Swimming should be America’s favorite sport – Quartz

For approximately ten days every four years swimmers are given a global audience. US swimmers in particular tend to shine in the Olympics’ spotlight. This year alone, US swimmers garnered a whopping 16 gold medals, with 33 medals overall—to put that in perspective, Australia won the second-most gold medals, three, with a medal count of 10 overall. The indomitable Katie Ledecky. The barrier-breaking Simone Manuel. The history-making Michael Phelps. These are just a handful of American swimmers that helped the sport, along with women’s gymnastics, drive television ratings during the first week of this summer’s Olympic Games in Rio.

Yet the significance of swimming, both as an Olympic sport and as a source of national pride, seems at odds with the treatment of the sport in America. Outside the Olympics, swimming is almost never mentioned in the media, which reflects the more pointed fact that swimming is given far less institutional support than other sports, particularly at the collegiate level. This is particularly unfortunate given that Olympic glory aside, swimming is arguably one of the best sports for exercising both your mind and your body. So why don’t we treat it as such?
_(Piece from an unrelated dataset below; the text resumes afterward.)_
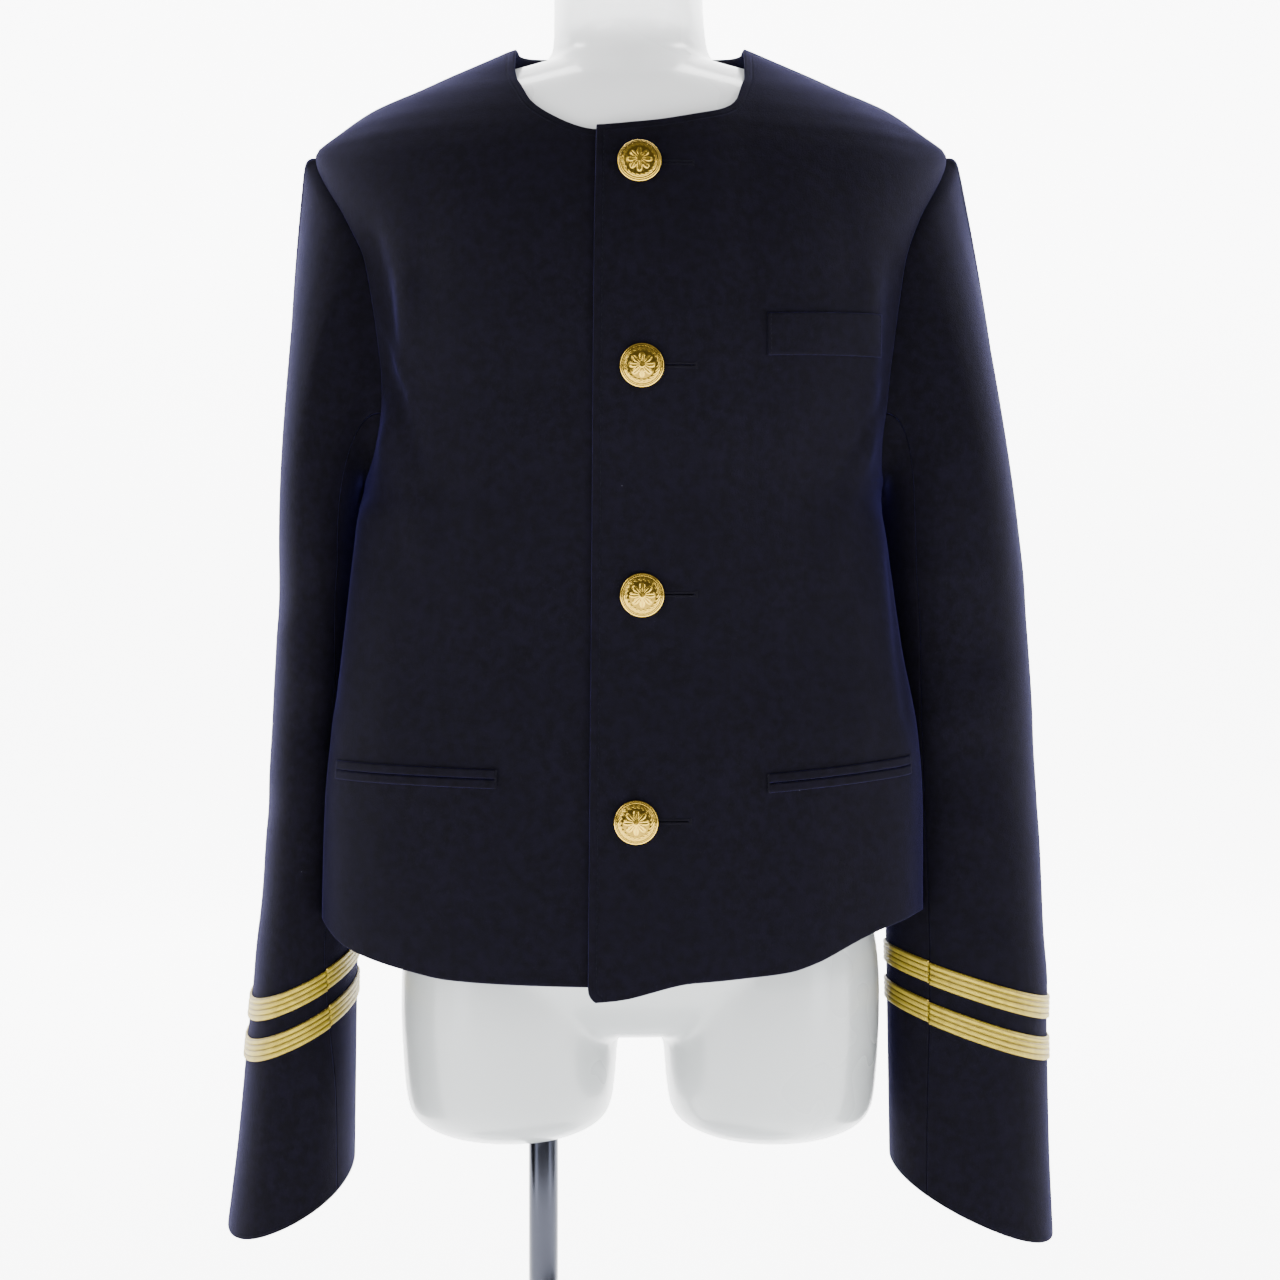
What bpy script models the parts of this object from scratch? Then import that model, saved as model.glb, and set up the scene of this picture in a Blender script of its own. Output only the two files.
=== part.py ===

 The significance of swimming as an Olympic sport seems at odds with the treatment of the sport in America.  While colleges are spending more of their budgets on often high contact, male-driven sports like football, baseball, and basketball than ever before, non-revenue generating sports like swimming programs are receiving budgetary cuts, and, even worse, are being eliminated. Take the recent heartbreaking story of the US’s only all-black women’s college swim team at North Carolina A&T, which shuttered its program at the end of the 2015-2016 academic year. These types of difficult budget cuts have become increasingly more common ever since HBCUs integrated their campuses. (The Guardian story on A&T notes that now “Howard University will be the lone HBCU with a swim team, and its team roster is integrated.”)

But it’s not just HBCUs. The College of Charleston cut its swimming and diving teams in 2015; Clemson and the University of Maryland ended their respective swimming programs in 2012; and the University of Washington cut swimming in 2009. From 1993 through 2013, at least 35 colleges have terminated their swimming programs, according to an article by Natalie Schumann at Swim Swam. And, according to Yahoo Sports, that number may be even higher for men’s swim teams. No matter the college, the reason is always money. “Regardless of the high grade point averages reported by teams and the countless feel-good success stories of swimmers achieving their goals, swimming typically resides at the bottom of the totem pole that is collegiate athletics,” Schumann writes.

 While colleges are spending more of their budgets on sports like football, non-revenue generated sports are being eliminated. The message is clear: swimming just isn’t worth the financial investment. In the 21st century, when higher education has turned into a corporate conglomerate, colleges appear increasingly focused on returns, rather than on the true aims of higher education, which should be to help create civic-minded, intelligent, and confident citizens of the world.

This cultural and financial devaluation of swimming at the collegiate level has a trickle down effect as well. “When prominent schools like the University of Maryland or Clemson University decide to discontinue their swimming programs in favor of funding sports such as football or basketball,” Sarah Lloyd contends in a piece at Swimming World Magazine, “they are not only telling swimmers everywhere that swimming as a sport doesn’t matter as much as others, they also decidedly cut the positive influence of swimming locally. The number of swimmers shrinks, clubs go under, pools go unused, college swimmers lose an opportunity to coach in their hometowns, and fewer swimming lessons are given. The link between colleges and clubs is fragile and so, so important to the future of this sport.”

 The list of potential health benefits from swimming is long and varied. The list of potential benefits from swimming is long and varied, from enhanced cardiovascular health without placing undo strain on joints, to, according to the US Centers for Disease Control, “decreas[ing] depression and improv[ing] mood. A 2016 study out of the University of Toronto reported that swimming is better for alleviating pain from osteoarthritis than OTC pain medications. A 2008 study out of the University of South Carolina, culled from 32 years of research, concluded that swimmers “have the lowest death rate” and have a “50 percent lower death rate than runners, walkers, or men who got no exercise.”

Swimming lap upon lap also allows individuals to develop a sense of mindfulness, and, correlatively, intelligence. One study from the Griffith Institute for Educational Research even suggested that “children who learn how to swim at a young age are reaching many developmental milestones earlier than the norm.”

It’s particularly revealing to consider the fact that America places more value on sports that cause physical harm and longterm cognitive damage than on a sport that actually keeps people alive, in more ways than one. Situated within a larger societal context, placing more emphasis on swimming—a gender equitable, non-contact, a sport that does not foster or show any major correlation with violence against women—is just what this country needs right now.